By Claire Swedberg
Aug. 2, 2010—At a state energy agency in northern New York, it often took several weeks to complete a biannual audit of assets valued at more than $100 apiece, including computers, monitors, printers and scanners. Each item was pulled away from the wall, or turned over, so a worker could locate its serial number. That number was then written down or manually matched against an inventory list, and the name of the item's user was written next to the serial number. Items often were not where they were expected to be, and in some cases, a device's location had changed by the time one building's audit was nearly complete. So if a number was transposed, and if staff members went back in search of that item for verification purposes, it simply wasn't there anymore.
"We have a small staff to keep track of what we purchase, to ensure we take care of it for the taxpayer," says Glen Kaatz, the agency's operations support manager. "We did the audit every other year, but we wanted to do it annually."
To make this feasible, Kaatz began seeking a more automated way of taking inventory that would be feasible within his limited budget. He found a solution provided by
inLogic, using
EPC Gen 2 passive ultrahigh-
frequency (
UHF)
RFID tags from
Confidex to identify both the assets and their users.
The system was installed approximately 18 months ago, Kaatz says, and has been utilized in one audit—which, he says, required only one day instead of the three weeks or so it previously took using the old manual method.
The energy agency has three offices in Albany, N.Y., as well as satellite offices in other areas of New York State. The three Albany offices employ 350 workers, who collectively use 1,400 electronic devices worth more than $100 apiece.

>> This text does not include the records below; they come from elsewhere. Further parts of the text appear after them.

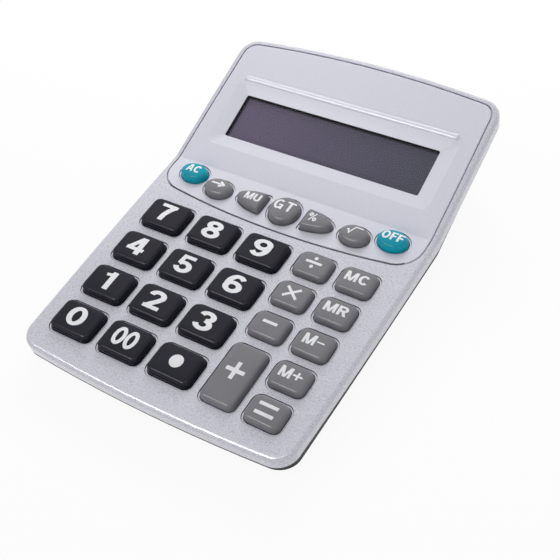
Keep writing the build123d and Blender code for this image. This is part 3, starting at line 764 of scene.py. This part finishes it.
def add_piece(name, mesh, matrix, material, body):
    """Turns a bmesh into a piece that rides on a body."""
    data = bpy.data.meshes.new(name)
    mesh.to_mesh(data)
    mesh.free()
    data.transform(matrix)
    data.materials.append(material)
    for face in data.polygons:
        face.use_smooth = True
    data.set_sharp_from_angle(angle=SHARP_EDGE)
    piece = bpy.data.objects.new(name, data)
    bpy.context.scene.collection.objects.link(piece)
    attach(piece, body)
    return piece


# Kinds of key: lengths in millimetres, and the record's material slot
Kind = namedtuple("Kind", "outline height inset rounding crown slot")
DIGIT_HALF = (10.7, 7.9)
GREY_HALF = (8.15, 6.2)
PLUS_HALF = (8.15, 14.5)
OVAL_HALF = (7.05, 5.3)
ROUND_HALF = (7.4, 7.4)
LEAF_LENGTH = 14.2
LEAF_DEPTH = 5.4
LEAF_CORNER = 1.0
LEAF_MIDDLE = 5.6
DIGIT_CORNER = 3.1
GREY_CORNER = 3.0
DIGIT_SHAPE = dict(height=3.1, inset=0.55, rounding=1.4, crown=0.12, slot="black_key")
GREY_SHAPE = dict(height=2.9, inset=0.55, rounding=1.4, crown=0.14, slot="grey_key")
OVAL_SHAPE = dict(height=3.6, inset=0.7, rounding=1.9, crown=0.35)
ROUND_SHAPE = dict(height=3.6, inset=0.7, rounding=1.9, crown=0.4, slot="grey_key")
LEAF_SHAPE = dict(height=3.6, inset=0.7, rounding=1.4, crown=0.3, slot="grey_key")

PAD_DIGIT = Kind(pad_outline(DIGIT_HALF, DIGIT_CORNER), **DIGIT_SHAPE)
PAD_GREY = Kind(pad_outline(GREY_HALF, GREY_CORNER), **GREY_SHAPE)
PAD_PLUS = Kind(pad_outline(PLUS_HALF, GREY_CORNER), **GREY_SHAPE)
OVAL_GREY = Kind(oval_outline(OVAL_HALF), slot="grey_key", **OVAL_SHAPE)
OVAL_TEAL = Kind(oval_outline(OVAL_HALF), slot="teal_key", **OVAL_SHAPE)
ROUND_GREY = Kind(oval_outline(ROUND_HALF), **ROUND_SHAPE)
LEAF_LEFT, LEAF_RIGHT = (
    Kind(leaf_outline(LEAF_LENGTH, LEAF_DEPTH, side, LEAF_MIDDLE, LEAF_CORNER), **LEAF_SHAPE)
    for side in (-1, 1))

# Places of the keys on the deck, in millimetres
DIGIT_PLACE = (-47.7, -35.5)
DIGIT_PITCH = (26.0, 21.52)
GREY_PLACE = (28.6, -33.3)
GREY_PITCH = (20.8, 17.37)
PLUS_ROW = 3.5
TEAL_PLACE = (52.2, -7.2)
OVAL_PLACE = (35.7, -11.2)
LEAF_PLACE = (16.2, -11.2)
ROUND_PLACE = (0, -11.0)

# Legends: what they say, cap height and shift in millimetres, squeeze and spacing as shares
Ink = namedtuple("Ink", "text height squeeze spacing shift")
DIGIT_INK = (9.6, 1.27, 0.0, (-0.4, 0.6))

# Rows and columns: column, row, name and legend
DIGIT_ROWS = ("789", "456", "123", "0")
DIGIT_KEYS = [(column, row, digit, Ink(digit, *DIGIT_INK))
              for row, digits in enumerate(DIGIT_ROWS) for column, digit in enumerate(digits)]
DIGIT_KEYS += [
    (1, 3, "double_zero", Ink("00", 9.0, 0.86, 0.02, (0.0, 0.6))),
    (2, 3, "point", Ink(("point",), 6.2, 1.0, 0.0, (0.3, 0.6))),
]
GREY_KEYS = (
    (0, 0, "divide", Ink(("divide",), 7.2, 1.0, 0.0, (0.0, 0.8))),
    (0, 1, "multiply", Ink(("times",), 7.4, 1.0, 0.0, (0.0, 0.5))),
    (0, 2, "minus", Ink("-", 11.0, 1.0, 0.0, (0.0, 1.0))),
    (1, 0, "mc", Ink("MC", 4.8, 1.24, 0.12, (0.0, 1.0))),
    (1, 1, "mr", Ink("MR", 4.8, 1.24, 0.12, (0.0, 1.0))),
    (1, 2, "m_minus", Ink("M-", 4.9, 1.18, 0.10, (0.0, 1.0))),
    (1, 3, "m_plus", Ink("M+", 4.9, 1.18, 0.10, (0.0, 1.0))),
    (1, 4, "equals", Ink("=", 9.4, 1.0, 0.0, (0.0, 0.2))),
)
# Keys that stand alone: name, kind, place and legend
OTHER_KEYS = (
    ("plus", PAD_PLUS, (GREY_PLACE[0], GREY_PLACE[1] - PLUS_ROW * GREY_PITCH[1]),
     Ink("+", 11.6, 1.0, 0.0, (0.0, 1.4))),
    ("ac", OVAL_TEAL, (-TEAL_PLACE[0], TEAL_PLACE[1]), Ink("AC", 4.4, 1.0, 0.08, (0.0, 0.7))),
    ("off", OVAL_TEAL, TEAL_PLACE, Ink("OFF", 4.4, 1.03, 0.08, (0.0, 0.7))),
    ("backspace", OVAL_GREY, (-OVAL_PLACE[0], OVAL_PLACE[1]),
     Ink(("arrow",), 4.4, 1.3, 0.0, (0.0, 0.9))),
    ("root", OVAL_GREY, OVAL_PLACE, Ink(("root",), 4.6, 1.0, 0.0, (0.0, 0.9))),
    ("mu", LEAF_LEFT, (-LEAF_PLACE[0], LEAF_PLACE[1]), Ink("MU", 4.2, 1.05, 0.10, (0.0, 0.4))),
    ("percent", LEAF_RIGHT, LEAF_PLACE, Ink("%", 4.6, 1.0, 0.0, (-1.0, 0.5))),
    ("gt", ROUND_GREY, ROUND_PLACE, Ink("GT", 5.7, 1.06, 0.14, (-0.1, 1.2))),
)


def make_key(name, kind, place, ink):
    """A key's cap, which replaces the plain one, and its printed legend."""
    body = "key_" + name
    mesh = build_crown(*kind[:-1])
    surface = BVHTree.FromBMesh(mesh)
    matrix = DECK @ Matrix.Translation((*place, 0))
    cap = add_piece("cap_" + name, mesh, matrix, MATERIALS[kind.slot], body)
    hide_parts(body)
    legend = add_piece("legend_" + name, legend_mesh(ink, surface), matrix, LEGEND, body)


def make_keys():
    """The two blocks of keys in rows and columns, and then the others."""
    blocks = ((DIGIT_KEYS, PAD_DIGIT, DIGIT_PLACE, DIGIT_PITCH),
              (GREY_KEYS, PAD_GREY, GREY_PLACE, GREY_PITCH))
    for keys, kind, first, pitch in blocks:
        for column, row, name, ink in keys:
            place = (first[0] + column * pitch[0], first[1] - row * pitch[1])
            make_key(name, kind, place, ink)
    for name, kind, place, ink in OTHER_KEYS:
        make_key(name, kind, place, ink)


# Studio: places and sizes in metres
FLOOR_HALF = 12.0
FLOOR_TONE = (0.92, 0.92, 0.92, 1)
FLOOR_ROUGHNESS = 0.9
FLOOR_WHITE = 0.93
ZENITH_LIGHT = 0.0
HORIZON_LIGHT = 1.6
HORIZON_TOP = 0.6
WHITE = (1, 1, 1, 1)


def area_light(name, place, target, size, power, gloss=True, diffuse=True):
    """A soft lamp aimed at a point, which shows in gloss, in diffuse light or in both."""
    data = bpy.data.lights.new(name, "AREA")
    data.shape = "RECTANGLE"
    data.size, data.size_y = size
    data.energy = power
    lamp = bpy.data.objects.new(name, data)
    lamp.location = place
    lamp.visible_glossy = gloss
    lamp.visible_diffuse = diffuse
    lamp.rotation_euler = (Vector(target) - Vector(place)).to_track_quat("-Z", "Y").to_euler()
    bpy.context.scene.collection.objects.link(lamp)


def seen_directly(owner):
    """1 for what the camera sees, in gloss and through glass too, and 0 for diffuse light."""
    rays = node(owner, "ShaderNodeLightPath")
    seen = rays.outputs["Is Camera Ray"]
    for kind in ("Is Glossy Ray", "Is Transmission Ray"):
        seen = combine(owner, "MAXIMUM", seen, rays.outputs[kind])
    return seen


def floor_material():
    """A pale floor that is nearly white where it is seen and still takes a faint shadow."""
    material, shader = new_material("floor")
    shader.inputs["Base Color"].default_value = FLOOR_TONE
    shader.inputs["Roughness"].default_value = FLOOR_ROUGHNESS
    shader.inputs["Specular IOR Level"].default_value = 0.0
    white = node(material, "ShaderNodeEmission", color=WHITE)
    blend = node(material, "ShaderNodeMixShader")
    share = combine(material, "MULTIPLY", seen_directly(material), FLOOR_WHITE)
    link(material, share, blend.inputs["Fac"])
    link(material, shader.outputs["BSDF"], blend.inputs[1])
    link(material, white.outputs["Emission"], blend.inputs[2])
    output = material.node_tree.nodes["Material Output"]
    link(material, blend.outputs["Shader"], output.inputs["Surface"])
    return material


def make_floor():
    """One square at the height of the feet."""
    data = bpy.data.meshes.new("floor")
    half = FLOOR_HALF
    data.from_pydata([(-half, -half, 0), (half, -half, 0), (half, half, 0), (-half, half, 0)],
                     [], [(0, 1, 2, 3)])
    data.materials.append(floor_material())
    floor = bpy.data.objects.new("floor", data)
    bpy.context.scene.collection.objects.link(floor)


def make_world():
    """Light from low all around, which shows as plain white to the camera and in gloss."""
    world = bpy.data.worlds.new("studio")
    world.use_nodes = True
    bpy.context.scene.world = world
    seen = seen_directly(world)
    place = node(world, "ShaderNodeTexCoord")
    axes = node(world, "ShaderNodeSeparateXYZ")
    link(world, place.outputs["Generated"], axes.inputs["Vector"])
    light = spread(world, axes.outputs["Z"], HORIZON_LIGHT, ZENITH_LIGHT, 0.0, HORIZON_TOP)
    strength = node(world, "ShaderNodeMapRange", to_max=1.0)
    link(world, seen, strength.inputs["Value"])
    link(world, light, strength.inputs["To Min"])
    background = world.node_tree.nodes["Background"]
    link(world, strength.outputs["Result"], background.inputs["Strength"])
    background.inputs["Color"].default_value = WHITE


def make_camera():
    """The photograph's point of view."""
    data = bpy.data.cameras.new("camera")
    data.sensor_width = SENSOR
    data.lens = SENSOR * FOCAL_PIXELS / FRAME_PIXELS
    data.clip_start = CAMERA_NEAR
    place, target = Vector(CAMERA_PLACE), Vector(CAMERA_TARGET)
    aim = (target - place).to_track_quat("-Z", "Y").to_matrix()
    turn = Matrix.Rotation(DECK_TILT, 3, "X") @ aim @ Matrix.Rotation(CAMERA_ROLL, 3, "Z")
    camera = bpy.data.objects.new("camera", data)
    camera.matrix_world = Matrix.Translation(DECK @ place) @ turn.to_4x4()
    bpy.context.scene.collection.objects.link(camera)
    bpy.context.scene.camera = camera


make_camera()
make_world()
make_floor()
area_light("back_light", place=(-0.18, 0.46, 0.30), target=(0, 0, 0.02), size=(0.5, 0.2),
           power=2.6, gloss=False)
area_light("fill_light", place=(0.05, 0.36, 0.55), target=(0, 0.02, 0), size=(0.5, 0.3),
           power=0.3, gloss=False)
area_light("over_light", place=(0.1, 0.1, 0.7), target=(0, 0, 0), size=(0.5, 0.5),
           power=0.4, gloss=False)
area_light("mirror_light", place=(-0.47, 0.43, 0.77), target=(0, 0, 0), size=(0.4, 0.4),
           power=0.2)
area_light("left_light", place=(-0.45, -0.85, 0.22), target=(0, 0, 0.02), size=(0.5, 0.3),
           power=1.1, gloss=False)
area_light("edge_light", place=(-0.28, -0.48, 0.83), target=(0, 0, 0), size=(0.8, 0.22),
           power=4.6, diffuse=False)
area_light("top_light", place=(-0.24, -0.36, 0.90), target=(0, 0, 0), size=(0.7, 0.1),
           power=0.9)
area_light("corner_light", place=(0.25, -0.22, 0.95), target=(0, 0, 0), size=(0.2, 0.2),
           power=0.6)
dress_nodes()
make_keys()
bpy.context.scene.view_settings.view_transform = "Standard"
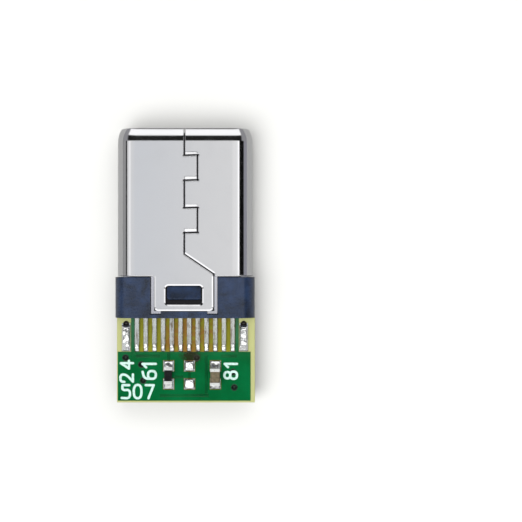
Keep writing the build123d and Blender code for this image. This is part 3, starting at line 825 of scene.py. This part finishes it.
def turnedDish(x, back, face, rings, facing=1):
    # a profile of radius and height, turned once round an upright axis
    radii, lifts = np.array(rings).T
    angles = np.arange(dishSteps) * math.tau / dishSteps
    points = np.stack(np.broadcast_arrays(
        x + radii[:, None] * np.cos(angles),
        boardFront - back + radii[:, None] * np.sin(angles),
        facing * (face + lifts)[:, None]), axis=-1).reshape(-1, 3)
    faces = gridFaces(len(radii), dishSteps, closed=True)
    centre = list(range(dishSteps))
    if facing > 0:
        return points, [*faces[:, ::-1].tolist(), centre]
    return points, [*faces.tolist(), centre[::-1]]


vias = [turnedDish(x, back, maskFace, viaShapes["rings"]) for x, back in viaShapes["places"]]
vias += [
    turnedDish(x, back, landFace, viaShapes["rings"][:viaShapes["ringsBelow"]], -1)
    for x, back in viaShapes["places"]]
meshPiece("lacqueredHoles", *joinParts(vias),
          greenMask("lacquerInPlatedHolesPaintedShade", viaShapes["dark"], viaShapes["light"]), "solder_mask_green")


# Painted shade in the open holes in front of the latch solder: a near black, glossy dish in each
latchHoleShade = {
    "back": 0.37,
    "rings": [
        (0.001, -0.10), (0.06, -0.095), (0.11, -0.06), (0.145, -0.01), (0.165, 0.012), (0.185, -0.02)],
    # near-black colours: painted shade of the open holes
    "stops": [(0.4, "070605"), (0.65, "1E1811")],
    "grainSize": 0.12,
    "detail": 3.0,
    "shader": {"IOR": 1.5, "Roughness": 0.15},
}
pits = [
    turnedDish(side * latchShapes["x"], latchHoleShade["back"], landFace, latchHoleShade["rings"]) for side in (-1, 1)]
meshPiece("shadeDishesInLatchHoles", *joinParts(pits), grainedMaterial("paintedShadeInLatchHoles", latchHoleShade), "solder")


# Copper tracks under the lacquer: low ribs between a few places, in millimetres across and back
trackShapes = {
    "width": 0.16,
    "height": 0.014,
    # from right to left, as shares of half the width and of the height
    "profile": [(-1, -0.1), (-0.7, 1), (0.7, 1), (1, -0.1)],
    "paths": [
        [(-2.98, 2.33), (-1.52, 2.33)],
        [(2.20, 2.33), (3.17, 2.33)],
        [(-1.52, 4.74), (1.45, 4.74)],
        [(-0.99, 2.12), (-0.99, 2.58)],
        [(0.278, 3.30), (0.278, 3.68)],
        [(-0.60, 3.60), (-0.10, 3.60)],
        [(1.30, 2.30), (1.30, 4.62)],
    ],
    "dark": "033519",
    "light": "044A23",
}


def trackRib(path):
    # the profile of shares carried along one path on the board
    line = np.array([(x, boardFront - back) for x, back in path])
    offsets, lifts = np.array(trackShapes["profile"]).T
    halfWidths = np.full(len(line), trackShapes["width"] / 2)
    return carriedBand(line, halfWidths, offsets, maskFace + lifts * trackShapes["height"], False)


meshPiece("tracksUnderLacquer", *joinParts([trackRib(path) for path in trackShapes["paths"]]),
          greenMask("lacquerOverCopper", trackShapes["dark"], trackShapes["light"]), "solder_mask_green",
          smooth=False)
print("holes and tracks made")


# Plain numbers screened on the board, drawn as rounded strokes in a box 1 high; True closes a stroke
legend = {
    "strokes": {
        "0": [(True, [(0.0, 0.0), (0.0, 1.0), (0.58, 1.0), (0.58, 0.0)])],
        "1": [(False, [(0.0, 0.72), (0.26, 0.98)]), (False, [(0.26, 0.98), (0.26, 0.0)])],
        "2": [(False, [(0.0, 0.70), (0.04, 1.02), (0.58, 1.02), (0.60, 0.55), (0.02, 0.0)]),
              (False, [(0.02, 0.0), (0.60, 0.0)])],
        "4": [(False, [(0.44, 0.98), (0.0, 0.32)]), (False, [(0.0, 0.32), (0.62, 0.32)]),
              (False, [(0.44, 0.98), (0.44, 0.0)])],
        "5": [(False, [(0.56, 0.98), (0.06, 0.98)]),
              (False, [(0.06, 0.98), (0.04, 0.58), (0.62, 0.66), (0.62, -0.02), (0.0, 0.02)])],
        "6": [(False, [(0.52, 0.98), (0.02, 0.86), (0.0, 0.28)]),
              (True, [(0.0, 0.0), (0.0, 0.58), (0.58, 0.58), (0.58, 0.0)])],
        "7": [(False, [(0.0, 0.98), (0.60, 0.98)]), (False, [(0.60, 0.98), (0.20, 0.0)])],
        "8": [(True, [(0.04, 0.54), (0.04, 1.0), (0.54, 1.0), (0.54, 0.54)]),
              (True, [(0.0, 0.0), (0.0, 0.54), (0.58, 0.54), (0.58, 0.0)])],
    },
    "widths": {"1": 0.26},
    "usualWidth": 0.60,
    "strokeWidth": 0.145,
    "inkHeight": 0.016,
    "inkSink": 0.002,
    "layerStep": 0.002,
    "cuts": 3,
    "capAngles": [25, 50, 70, 85],
    # digits, centre across, centre back from the board's front, digit height, whole length, turn in degrees
    "places": [
        ("24", -3.54, 3.27, 0.75, 1.26, 90),
        ("61", -2.18, 3.26, 0.82, 0.91, 90),
        ("507", -2.87, 4.49, 0.81, 1.95, 0),
        ("81", 2.79, 3.26, 0.76, 0.91, 90),
    ],
}

# Epoxy ink screened on the lacquer: matt white with a cool cast from the green under it
inkFinish = {
    "stops": [(0.35, "8FAAA2"), (0.6, "A8C2BA")],
    "grainSize": 0.08,
    "detail": 3.0,
    "height": 0.003,
    "strength": 0.5,
    "shader": {"IOR": 1.5, "Roughness": 0.5},
}


def roundedStroke(closed, corners):
    # corner cutting: each run is replaced by its points at one quarter and three quarters
    line = np.array(corners, dtype=float)
    for _ in range(legend["cuts"]):
        ahead = np.roll(line, -1, axis=0) if closed else line[1:]
        start = line if closed else line[:-1]
        cut = np.stack([start * 0.75 + ahead * 0.25, start * 0.25 + ahead * 0.75], axis=1).reshape(-1, 2)
        line = cut if closed else np.concatenate([line[:1], cut, line[-1:]])
    return line


def strokeBand(closed, line, layer):
    # free ends are rounded by stations half * sin(a) beyond the end and half * cos(a) wide;
    # a stroke that crosses another lies one thin layer higher
    half = legend["strokeWidth"] / 2
    halfWidths = np.full(len(line), half)
    if not closed:
        angles = np.radians(legend["capAngles"])
        before = (line[0] - line[1]) / np.linalg.norm(line[0] - line[1])
        beyond = (line[-1] - line[-2]) / np.linalg.norm(line[-1] - line[-2])
        line = np.concatenate([
            line[0] + half * np.sin(angles[::-1])[:, None] * before, line,
            line[-1] + half * np.sin(angles)[:, None] * beyond])
        halfWidths = np.concatenate([half * np.cos(angles[::-1]), halfWidths, half * np.cos(angles)])
    low = maskFace - legend["inkSink"]
    high = maskFace + legend["inkHeight"] + layer * legend["layerStep"]
    return carriedBand(line, halfWidths, np.array([-1, -1, 1, 1]), np.array([low, high, high, low]), closed)


def numberPiece(index, digits, x, back, height, length, turn, material):
    # the digits stand side by side with equal gaps, then the number is scaled, turned and moved
    widths = [legend["widths"].get(digit, legend["usualWidth"]) for digit in digits]
    gap = (length / height - sum(widths)) / (len(digits) - 1)
    angle = math.radians(turn)
    parts = []
    for place, digit in enumerate(digits):
        left = sum(widths[:place]) + gap * place - length / height / 2
        for layer, (closed, corners) in enumerate(legend["strokes"][digit]):
            line = (roundedStroke(closed, corners) + (left, -0.5)) * height
            turned = np.stack([
                line[:, 0] * math.cos(angle) - line[:, 1] * math.sin(angle) + x,
                line[:, 0] * math.sin(angle) + line[:, 1] * math.cos(angle) + boardFront - back], axis=1)
            parts.append(strokeBand(closed, turned, layer))
    meshPiece(f"printedNumber{index}", *joinParts(parts), material, "solder_mask_green", smooth=False)


ink = grainedMaterial("whiteLegendInk", inkFinish)
for index, row in enumerate(legend["places"]):
    numberPiece(index + 1, *row, ink)
print("numbers printed")


# Studio: pale floor, a wide panel overhead, bright strips front and back, dark and grey cards at the sides
studio = {
    "floorColour": "BEBEBC",
    "floorSize": 1.2,
    "floorGrain": 0.4,
    "floorRoughness": (0.8, 0.9),
    "pixelsPerMillimetre": 16.29,
    "imageSize": 522,
    "plugCentrePixel": 185.5,
    "mouthPixel": 130.5,
    "cameraHeight": 55 * mm,
    "sensor": 36.0,
    # brightness or colour by angle from straight up towards +X, in degrees
    "across": [
        (-150, 0.40), (-92, 0.40), (-67, 0.46), (-65, 0.02), (-57, 0.02), (-55, 1.1), (-44, 1.1),
        (-42, 1.45), (-37, 1.45), (-35, 1.08), (-9, (0.95, 0.98, 1.02)), (-6, (0.98, 1.0, 1.03)),
        (-4.5, (1.04, 1.045, 1.05)), (2, (1.13, 1.13, 1.12)), (28, 1.25), (30.5, 1.8), (37, 1.8),
        (39.5, 0.005), (65, 0.005), (69, "A9A9B2"), (92, "A9A9B2"), (150, 0.45)],
    # brightness by angle from straight up towards +Y, in degrees
    "along": [
        (-90, 0.6), (-46, 0.9), (-41, 1.8), (-16, 1.8), (-13, 0.03), (10, 0.02), (28.5, 0.02), (32.5, 1.6),
        (55, 1.6), (57, 0.03), (90, 0.25)],
    # the part of the sky that follows "across", from and to, in degrees towards +Y
    "panelFrom": (-5.8, -5.3),
    "panelTo": (13, 10.5),
    # how far to each side the strips of "along" reach, in degrees: full, then none, and the grey beyond
    "stripReach": (50, 60),
    "sideGrey": "A9A9AC",
    # name, lean from straight down about X and Y in degrees, strength, width of the light in degrees
    "suns": [("softKey", (18, -24), 2.9, 50), ("softFill", (-30, 26), 1.6, 80)],
}


def makeFloor():
    material, tree, place = newMaterial("paleFloorBoard")
    grain = addNode(
        tree, "ShaderNodeTexNoise", {"Scale": 1 / (studio["floorGrain"] * mm), "Detail": 2.0},
        {"Vector": place})
    low, high = studio["floorRoughness"]
    roughness = addNode(tree, "ShaderNodeMapRange", {"To Min": low, "To Max": high}, {"Value": grain})
    finishMaterial(
        tree, {"Base Color": hexColour(studio["floorColour"]), "Specular IOR Level": 0.0},
        {"Roughness": roughness})
    half = studio["floorSize"] / 2
    level = cadBox[0].z
    mesh = bpy.data.meshes.new("floor")
    mesh.from_pydata(
        [(-half, -half, level), (half, -half, level), (half, half, level), (-half, half, level)], [],
        [(0, 1, 2, 3)])
    mesh.materials.append(material)
    floor = bpy.data.objects.new("floor", mesh)
    bpy.context.scene.collection.objects.link(floor)


def makeWorld():
    # inside the panel the sky follows "across", and elsewhere "along", whose strips end in plain grey
    world = bpy.data.worlds.new("softStudio")
    bpy.context.scene.world = world
    world.use_nodes = True
    tree = world.node_tree
    tree.nodes.clear()
    direction = addNode(tree, "ShaderNodeTexCoord").outputs["Generated"]
    split = addNode(tree, "ShaderNodeSeparateXYZ", {}, {"Vector": direction})
    angles = [
        addNode(
            tree, "ShaderNodeMath", {"operation": "ARCTAN2"},
            {0: split.outputs["X"], 1: split.outputs["Z"]}),
        addNode(tree, "ShaderNodeMath", {"operation": "ARCSINE"}, {0: split.outputs["Y"]}),
    ]
    ramps = []
    for angle, name in zip(angles, ("across", "along")):
        place = addNode(
            tree, "ShaderNodeMath", {"operation": "MULTIPLY_ADD", 1: 1 / math.tau, 2: 0.5}, {0: angle})
        stops = [(degrees / 360 + 0.5, value) for degrees, value in studio[name]]
        ramps.append(addNode(tree, "ShaderNodeValToRGB", {"stops": stops}, {"Fac": place}))
    steps = [
        addNode(
            tree, "ShaderNodeMapRange",
            {"interpolation_type": "SMOOTHSTEP", "From Min": math.radians(none),
             "From Max": math.radians(full)},
            {"Value": angles[1]})
        for none, full in (studio["panelFrom"], studio["panelTo"])]
    inPanel = addNode(tree, "ShaderNodeMath", {"operation": "MULTIPLY"}, {0: steps[0], 1: steps[1]})
    sideways = addNode(tree, "ShaderNodeMath", {"operation": "ABSOLUTE"}, {0: angles[0]})
    full, none = studio["stripReach"]
    stripShare = addNode(
        tree, "ShaderNodeMapRange",
        {"From Min": math.radians(none), "From Max": math.radians(full)}, {"Value": sideways})
    strips = addNode(
        tree, "ShaderNodeMix", {"data_type": "RGBA", 6: hexColour(studio["sideGrey"])},
        {0: stripShare, 7: ramps[1]})
    sky = addNode(
        tree, "ShaderNodeMix", {"data_type": "RGBA"}, {0: inPanel, 6: strips.outputs[2], 7: ramps[0]})
    background = addNode(tree, "ShaderNodeBackground", {}, {"Color": sky.outputs[2]})
    addNode(tree, "ShaderNodeOutputWorld", {}, {"Surface": background})


def makeSun(name, lean, strength, width):
    light = bpy.data.lights.new(name, "SUN")
    light.energy = strength
    light.angle = math.radians(width)
    light.cycles.max_bounces = 0
    lamp = bpy.data.objects.new(name, light)
    lamp.rotation_euler = (math.radians(lean[0]), math.radians(lean[1]), 0)
    lamp.visible_glossy = False
    bpy.context.scene.collection.objects.link(lamp)


def makeCamera():
    # straight down, placed so that the plug falls where the photograph has it
    scale = studio["pixelsPerMillimetre"]
    middle = studio["imageSize"] / 2
    camera = bpy.data.cameras.new("camera")
    camera.sensor_width = studio["sensor"]
    camera.lens = studio["sensor"] * studio["cameraHeight"] / (studio["imageSize"] / scale * mm)
    camera.clip_start = 1 * mm
    camera.clip_end = 10
    holder = bpy.data.objects.new("camera", camera)
    holder.location = (
        (middle - studio["plugCentrePixel"]) / scale * mm, -(middle - studio["mouthPixel"]) / scale * mm,
        studio["cameraHeight"])
    bpy.context.scene.collection.objects.link(holder)
    bpy.context.scene.camera = holder


makeFloor()
makeWorld()
for sun in studio["suns"]:
    makeSun(*sun)
makeCamera()
bpy.context.scene.view_settings.view_transform = "Standard"
bpy.context.scene.view_settings.look = "None"
print("studio set")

The agency and inLogic developed a system in which a Confidex Steelwave Micro
tag was attached to every device, as well as to each employee's nameplate on doorways and cubicles, says Bill Compitello, Confidex's director of sales. When a new piece of equipment is received, a tag is attached to that item, the RFID number of which is scanned, while the asset's serial number and description are input into the system, either manually or via another bar-code scan.